>>>

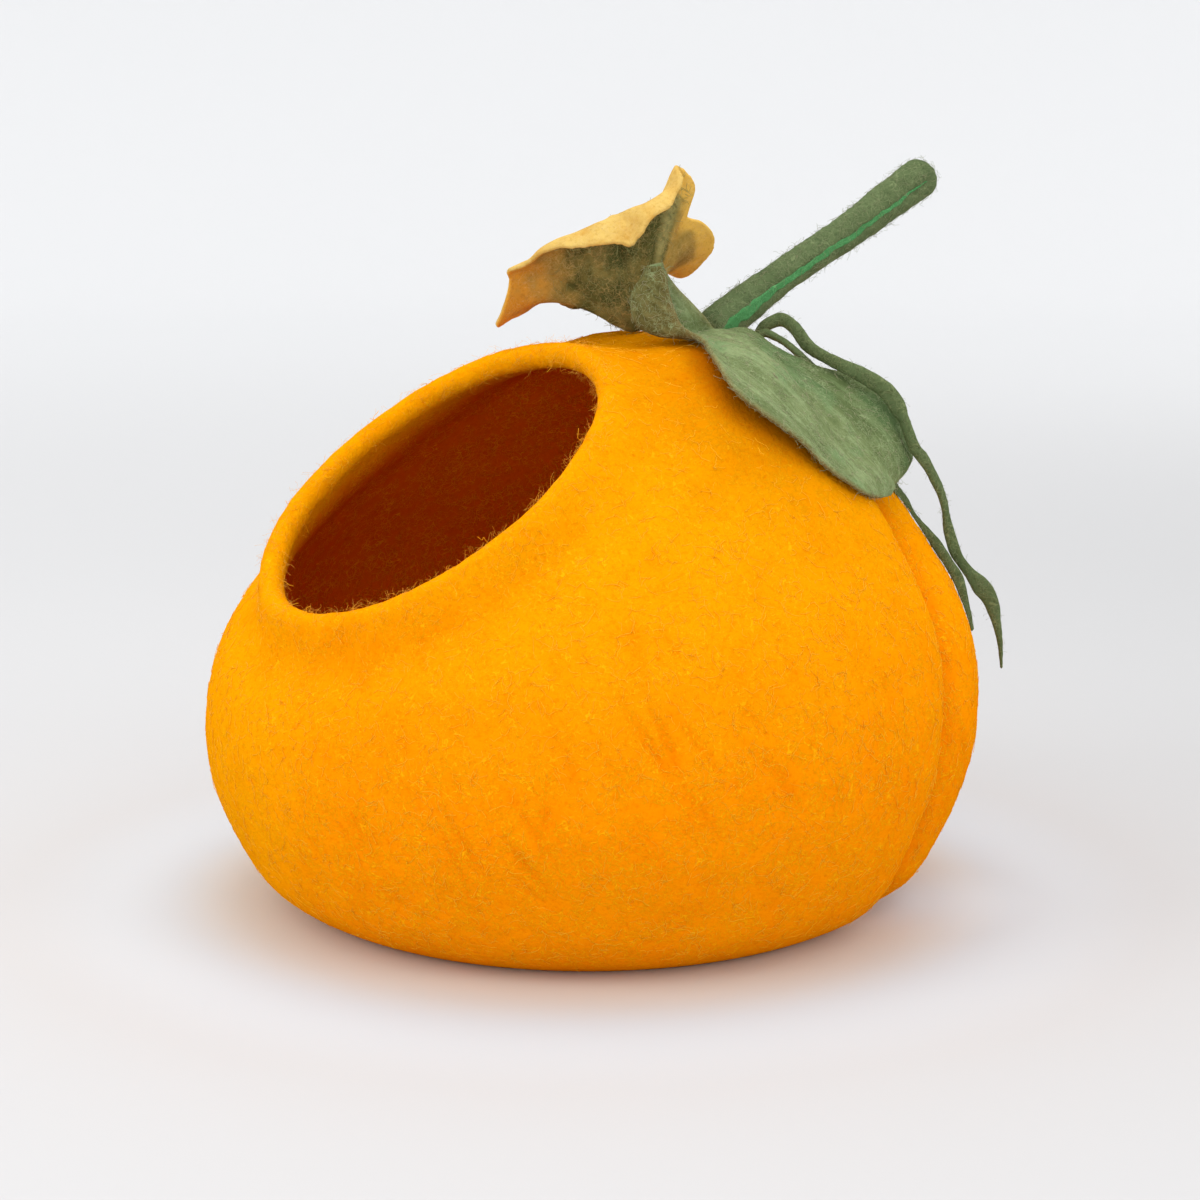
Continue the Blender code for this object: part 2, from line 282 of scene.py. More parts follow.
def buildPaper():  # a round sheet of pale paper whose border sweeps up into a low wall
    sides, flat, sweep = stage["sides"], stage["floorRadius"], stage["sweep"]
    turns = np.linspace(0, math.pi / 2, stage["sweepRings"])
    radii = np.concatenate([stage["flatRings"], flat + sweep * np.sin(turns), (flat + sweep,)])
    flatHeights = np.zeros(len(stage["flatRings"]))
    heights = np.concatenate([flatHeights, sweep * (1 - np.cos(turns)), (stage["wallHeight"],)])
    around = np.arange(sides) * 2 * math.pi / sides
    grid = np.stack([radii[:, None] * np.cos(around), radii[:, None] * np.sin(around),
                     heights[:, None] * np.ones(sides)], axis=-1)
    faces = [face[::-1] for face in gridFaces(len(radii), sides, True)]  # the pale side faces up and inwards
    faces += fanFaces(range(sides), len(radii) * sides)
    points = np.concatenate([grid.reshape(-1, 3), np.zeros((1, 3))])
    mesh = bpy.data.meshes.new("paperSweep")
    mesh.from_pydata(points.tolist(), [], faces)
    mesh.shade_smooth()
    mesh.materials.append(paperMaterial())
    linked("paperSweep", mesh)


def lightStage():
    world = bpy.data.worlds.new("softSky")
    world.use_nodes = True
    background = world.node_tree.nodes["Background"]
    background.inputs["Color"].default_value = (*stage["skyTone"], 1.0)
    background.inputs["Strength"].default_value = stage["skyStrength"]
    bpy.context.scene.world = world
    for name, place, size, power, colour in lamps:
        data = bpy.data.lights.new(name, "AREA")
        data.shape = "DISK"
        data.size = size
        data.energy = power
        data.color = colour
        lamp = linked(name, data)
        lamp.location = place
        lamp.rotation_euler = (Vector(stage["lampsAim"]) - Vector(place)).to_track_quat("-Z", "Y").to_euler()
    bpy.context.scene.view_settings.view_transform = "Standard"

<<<

_Job:_ Please reproduce each line exactly as written.

_Reply to the exercise:_
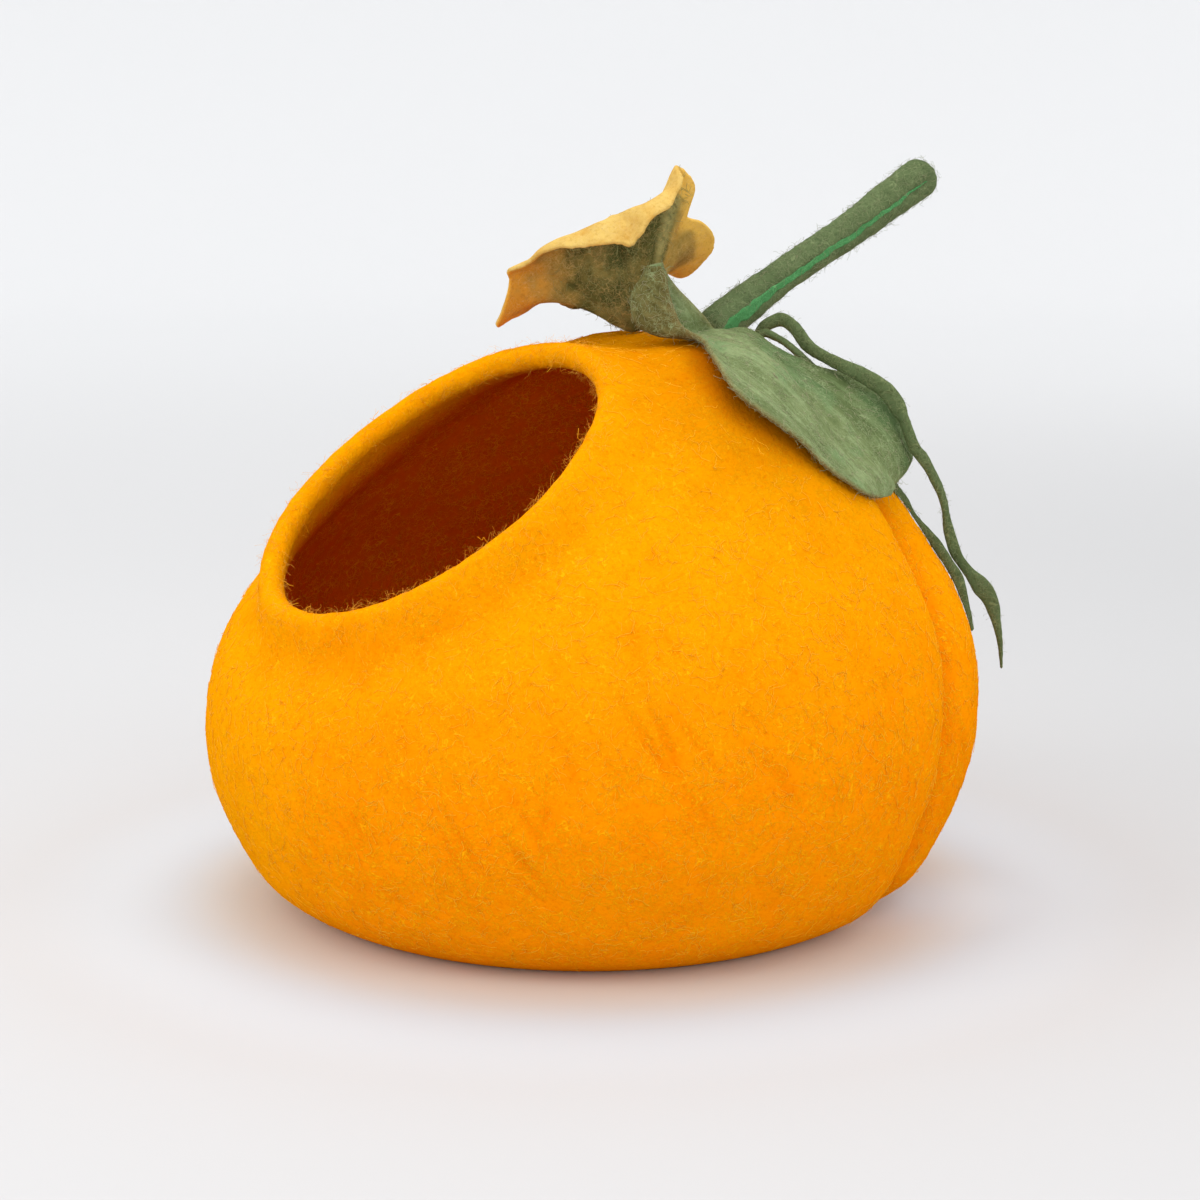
Continue the Blender code for this object: part 2, from line 282 of scene.py. More parts follow.
def buildPaper():  # a round sheet of pale paper whose border sweeps up into a low wall
    sides, flat, sweep = stage["sides"], stage["floorRadius"], stage["sweep"]
    turns = np.linspace(0, math.pi / 2, stage["sweepRings"])
    radii = np.concatenate([stage["flatRings"], flat + sweep * np.sin(turns), (flat + sweep,)])
    flatHeights = np.zeros(len(stage["flatRings"]))
    heights = np.concatenate([flatHeights, sweep * (1 - np.cos(turns)), (stage["wallHeight"],)])
    around = np.arange(sides) * 2 * math.pi / sides
    grid = np.stack([radii[:, None] * np.cos(around), radii[:, None] * np.sin(around),
                     heights[:, None] * np.ones(sides)], axis=-1)
    faces = [face[::-1] for face in gridFaces(len(radii), sides, True)]  # the pale side faces up and inwards
    faces += fanFaces(range(sides), len(radii) * sides)
    points = np.concatenate([grid.reshape(-1, 3), np.zeros((1, 3))])
    mesh = bpy.data.meshes.new("paperSweep")
    mesh.from_pydata(points.tolist(), [], faces)
    mesh.shade_smooth()
    mesh.materials.append(paperMaterial())
    linked("paperSweep", mesh)


def lightStage():
    world = bpy.data.worlds.new("softSky")
    world.use_nodes = True
    background = world.node_tree.nodes["Background"]
    background.inputs["Color"].default_value = (*stage["skyTone"], 1.0)
    background.inputs["Strength"].default_value = stage["skyStrength"]
    bpy.context.scene.world = world
    for name, place, size, power, colour in lamps:
        data = bpy.data.lights.new(name, "AREA")
        data.shape = "DISK"
        data.size = size
        data.energy = power
        data.color = colour
        lamp = linked(name, data)
        lamp.location = place
        lamp.rotation_euler = (Vector(stage["lampsAim"]) - Vector(place)).to_track_quat("-Z", "Y").to_euler()
    bpy.context.scene.view_settings.view_transform = "Standard"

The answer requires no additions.